Even if you can't put in ten years at a public service job, one of the repayment plans can cap how long (how many payments) you have to pay before your loan is then forgiven. Right now these limits are at 20 or 25 years. Which plan you qualify for depends on your loans and when you borrowed them, but the Federal Student Aid Office offers you this nifty chart for a quick view of what's out there;
5. Use Your New Private Options
If your loans are older, especially if you were forced to take out private loans in the years before 2007, you may find that some of these programs don't apply to you. Recent regulatory changes have been opening up options for you outside the federal programs. A new host of private lenders are offering refinancing at better interest rates than some of the old federal loan monsters. Evaluate them carefully for 1. loan origination fees; 2. variable rate terms that could send your interest rates skyrocketing; and 3. availability of deferral, forbearance or other options.
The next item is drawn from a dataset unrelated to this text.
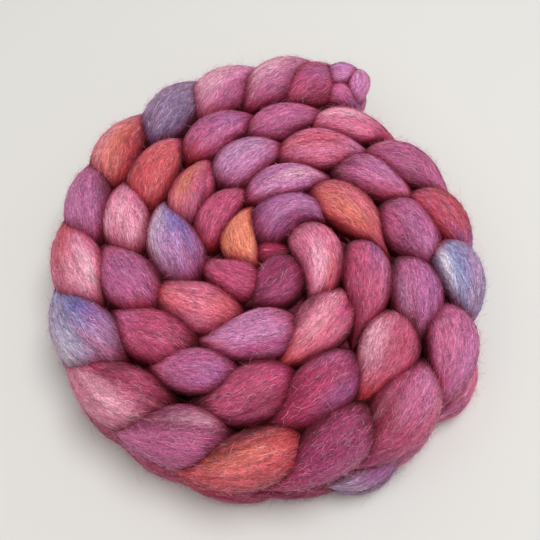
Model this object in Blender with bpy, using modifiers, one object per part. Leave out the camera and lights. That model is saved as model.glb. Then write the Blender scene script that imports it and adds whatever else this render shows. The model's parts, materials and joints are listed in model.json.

This will take a little applied mathematics, but you could save yourself significant money with refinancing;
6. Time Heals All Wounds
For most students, the impulse is to get the loans repaid as quickly as possible. It's a good impulse and a financially sound plan. But it may not be realistic depending on your income and your loan size. If you are looking at a mountain of student loan debt and feeling defeated, make sure you have the right loan repayment plan in place and remember that your own circumstances will just keep changing, and so will the loan repayment programs. Find that balance between sacrificing for the future and making something great out of the present—after all, that's what your education has qualified you to do.
*Parent PLUS loans can not be consolidated and do not offer special repayment terms. Perkins loans can be included in repayment plans after they have been consolidated with another direct loan.